During testing I also noticed that Office Pro Plus installed first, and then the installer runs for Teams creating the above directory afterwards.
So as you can see in the above article, hopefully, Teams deployment with Office Pro Plus for SAC should be available by July, but how can you deploy Teams at the moment from Intune if you are using the Office SAC update channel. And even when this does become available with the SAC update channel, what happens if you wanted to install Office and Teams on different platforms, e.g. Office Pro Plus 32-bit and Teams 64-bit (which is supported by the way, see here). Currently, when you deploy Teams with Office Pro Plus from Intune via the above method, with the monthly update channel, for example, Teams will be installed on the same platform as what was selected for Office, they can’t be different in this scenario.
There are already several useful blogs written on this topic and a couple of different ways to go about installing Teams. The method I am using in our testing phase currently is to download the Teams client MSI installer and deploy it as a line-of-business (LOB) app in Intune. You can download the relevant MSIs from either Teams 32-bit MSI or Teams 64-bit MSI.
In one of my client’s situation, the 32-bit Office was required due to other compatibilities and office add-ins, but we decided we wanted 64-bit Teams. In this case, I created a deployment in Intune for Office Pro Plus SAC (with Teams deselected) and created a LOB app deployment by uploading the above installer and configuring the deployment as shown below.
One thing to note from the above screen-grab is that the install context is automatically detected to be ‘user’ and it can’t be changed. And also change the ‘Ignore app version’ to ‘Yes’ as Teams will manage updates itself.
Once this is done, assign the Office Pro Plus and Teams deployments to a user group and test your deployment. As you can see in the below screen-grab, Office (Outlook) and Teams are running on the platform for which they were configured.
Pretty much all of the configuring of Teams is done from settings and policies configured on the backend Microsoft 365 tenant, and when a user logs into Teams, they receive the configuration settings that they are assigned to in the tenant (e.g. meeting, messaging and calling policies, etc.). A few settings that aren’t configurable via this mechanism though are the ones shown below from the Teams client.
Of course, the user can just select the options they want manually. But, for example, you may want to configure the client to not auto-start for your users each time they log in.
After some quick research, I found out that this isn’t straight forward. Microsoft has recently updated the MSI installer to include the ‘OPTIONS=”noAutoStart=true”‘, but this only prevents Teams from automatically starting after the initial install, and once the user manually starts it, it will continue to use the auto-start behaviour from that point forward (refer to this article).
I found some other blogs suggesting deployments to modify the registry or even modify the Teams ‘json’ configuration file located in ‘C:\Program Files (x86)\Teams Installer\'(which contains the above options), but at a quick look these weren’t options I’d be prepared to recommend here without a lot more testing.

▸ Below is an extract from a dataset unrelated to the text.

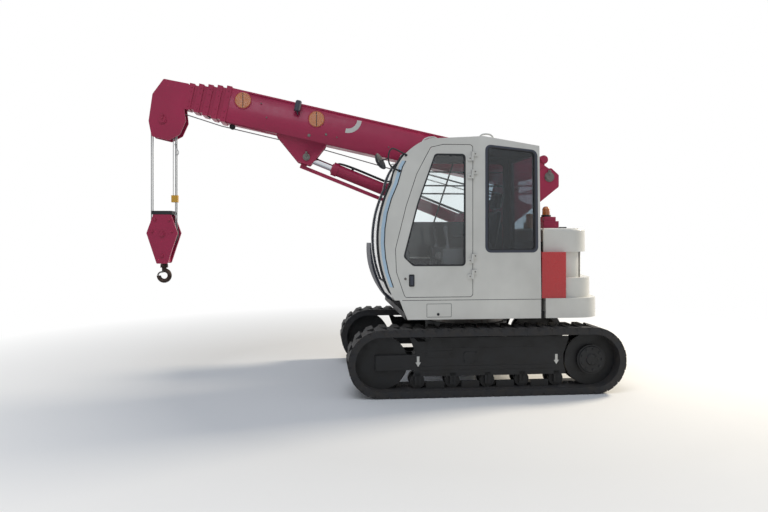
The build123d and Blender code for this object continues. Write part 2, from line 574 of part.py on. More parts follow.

There is at least one user voice on this topic also, see here.
In my testing, I am using Autopilot. I noticed that when I was testing this and I had the Enrolment Status Page (ESP) enabled, a couple of times I experienced some inconsistent behaviour with regards to the Office Pro Plus install, for example, it didn’t complete a couple of times successfully, or the install took a lot longer than it usually did. To be fair though, I did have some other deployments and configuration profiles deploying, so there was more than just Office Pro Plus and Teams in play. Without the ESP enabled, though, results have been consistent so far. So the take away there, as always, is to test thoroughly, especially if you want to use the ESP. The ESP is no longer in preview either by the way (see here), and Microsoft is recommending that it should be turned on for all Autopilot deployments.